Washdown humidity and the vapor problem
Sanitation crews hose down processing floors with hot water on a daily cycle, and that water leaves the room as vapor. It rises into the roof assembly looking for a cold surface, and in a Fort Wayne winter the underside of the deck is exactly that surface. If the vapor retarder is missing or positioned wrong for this climate, moisture condenses inside the assembly, soaks the insulation, and corrodes the steel deck — all with no leak ever appearing at the ceiling. We position the vapor control layer for the actual interior conditions and the local climate, not a generic detail, because over a washdown plant the assembly either manages vapor correctly or it slowly destroys itself.

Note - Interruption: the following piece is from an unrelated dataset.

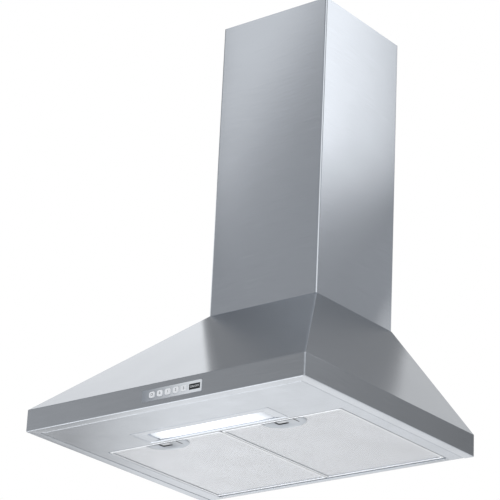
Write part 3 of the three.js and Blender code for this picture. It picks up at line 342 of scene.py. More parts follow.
# Each column of the outline: how far it is out sideways and forwards, and which way its corner arc points.
arc = np.linspace(0, math.pi / 2, 5)
window_at = [x / (half_width - hip) for x in window_x]
columns = np.array(
    [(-1, 0, -1, 0)] + [(-1, 1, -math.cos(t), -math.sin(t)) for t in arc] + [(u, 1, 0, -1) for u in window_at]
    + [(1, 1, math.sin(t), -math.cos(t)) for t in arc] + [(1, 0, 1, 0)])
side, ahead, arc_x, arc_y = columns.T
wide, deep, height = profile.T[:, :, None]
grid = np.stack([side * (wide - hip) + arc_x * hip, -ahead * (deep - hip) + arc_y * hip,
                 height + 0 * side], -1)
keep = np.ones((len(profile) - 1, len(columns) - 1), bool)
keep[len(lower) - 1, len(arc) + 1] = False
canopy = sheet(shape("canopy_skin", surface(grid, keep=keep)), steel_sheet)
fit(canopy, canopy_steel, "hood", "stainless_steel", "canopy_shell")

# ---- Chimney covers ----
# Two U-shaped covers of the same sheet, the inner one sliding in the outer. Each is its plan, with 3 mm bends
# and a flange against the wall, carried straight up. The inner cover has five air slots with round ends in
# each side.
cover_steel = brushed_steel("brushed_stainless_chimney", "c6cbd2", rough=0.17)
cover_flange, cover_bend = 22 * mm, 3 * mm


def cover_plan(node):
    """The cover's outline in plan from one wall flange round its front to the other."""
    low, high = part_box(node)
    return bent([(low.x + cover_flange, high.y), (low.x, high.y), (low.x, low.y), (high.x, low.y),
                 (high.x, high.y), (high.x - cover_flange, high.y)], cover_bend)


def carried_up(plan, heights):
    """A grid of points: the plan is one line of points, or one for each height."""
    plan = np.broadcast_to(plan, (len(heights), *np.shape(plan)[-2:]))
    levels = np.broadcast_to(np.reshape(heights, (-1, 1, 1)), (*plan.shape[:2], 1))
    return np.concatenate([plan, levels], -1)


low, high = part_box("lower_chimney")
outer_grid = carried_up(cover_plan("lower_chimney"), [low.z, high.z])
outer_cover = sheet(shape("chimney_outer_cover", surface(outer_grid)), steel_sheet)
fit(outer_cover, cover_steel, "hood", "stainless_steel", "lower_chimney")

# A slot is a gap between two columns of the grid. They come together in its round ends, by slot_half times
# sin(t) as the height goes by slot_half times (1 - cos(t)), and the faces between them are left out.
low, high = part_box("upper_chimney")
slot_half, slot_pitch, slot_length, slot_drop = 2.5 * mm, 14 * mm, 60 * mm, 45 * mm
slots, slots_middle = 5, -117.5 * mm
plan = cover_plan("upper_chimney")
quarter = np.linspace(0, math.pi / 2, 4)
ends = slot_half * (1 - np.cos(quarter))
opening = slot_half * np.sin(quarter)
slot_top = high.z - slot_drop
heights = np.concatenate([[low.z], slot_top - slot_length + ends, slot_top - ends[::-1], [high.z]])
openness = np.concatenate([[slot_half], opening, opening[::-1], [slot_half]])
centres = slots_middle + (np.arange(slots) - (slots - 1) / 2) * slot_pitch
front_from = 1 + np.argmax(plan[:, 1] < centres[0] - slot_pitch)
front_to = len(plan) - front_from
rows = []
for half_open in openness:
    edges = np.stack([centres - half_open, centres + half_open], 1).ravel()
    left = np.stack([np.full(edges.shape, low.x), edges[::-1]], 1)
    right = np.stack([np.full(edges.shape, high.x), edges], 1)
    rows.append(np.concatenate([plan[:front_from - 1], left, plan[front_from - 1:front_to + 1], right,
                                plan[front_to + 1:]]))
keep = np.ones((len(heights) - 1, len(rows[0]) - 1), bool)
for start in (front_from - 1, len(rows[0]) - (len(plan) - front_to - 1) - 2 * slots):
    keep[1:-1, start:start + 2 * slots:2] = False
inner_grid = carried_up(np.array(rows), heights)
inner_cover = sheet(shape("chimney_inner_cover", surface(inner_grid, keep=keep)), steel_sheet)
fit(inner_cover, cover_steel, "upper_cover", "stainless_steel", "upper_chimney")

# ---- Underside panel ----
# The deck is pressed from the canopy's steel and sits 1 mm inside the rim, its edges folded over 1 mm. A
# flange stands up round the filter opening. It is a flat grid with two openings, and a ring of folds round
# each edge.


def loop(x0, x1, y0, y1, radius, z, steps=3):
    """A rectangle at one height, anticlockwise from above, with arcs of that radius at its corners."""
    t = np.radians(np.linspace(-90, 0, steps + 1))
    arcs = [(cx + radius * np.cos(t + a), cy + radius * np.sin(t + a)) for cx, cy, a in (
        (x1 - radius, y0 + radius, 0), (x1 - radius, y1 - radius, math.pi / 2),
        (x0 + radius, y1 - radius, math.pi), (x0 + radius, y0 + radius, 1.5 * math.pi))]
    x, y = np.concatenate(arcs, 1)
    return np.stack([x, y, np.full(x.shape, z)], 1)


def out(rect, by):
    """The rectangle moved out on every side."""
    return rect[0] - by, rect[1] + by, rect[2] - by, rect[3] + by


deck_z, edge_fold, guard = bottom + 0.2 * mm, 1 * mm, 1 * mm
seat_upstand, lap_width, lap_z = 8.2 * mm, 9 * mm, bottom + 1.5 * mm
deck_rect = (-280 * mm, 280 * mm, -481 * mm, -1.5 * mm)
seat_rect = (-253.1 * mm, 253.1 * mm, -334.6 * mm, -13 * mm)
lamp_rect = (-150 * mm, 150 * mm, -398 * mm, -341 * mm)
fold_turn = np.linspace(0, math.pi / 2, 4)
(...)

Refrigeration loads and rooftop equipment
Cold-chain plants stack serious weight on the roof. Refrigeration condensers, large rooftop units, and the framing that supports them concentrate loads at specific points, and that equipment runs hard and vibrates. Before we specify insulation thickness or a recover, we confirm the deck and structure can carry what is already up there plus anything we add. We also treat the refrigeration and process penetrations as engineered details — these are not the handful of small vents a retail box has, but dense clusters of pipe, conduit, and curb that each have to be flashed and documented.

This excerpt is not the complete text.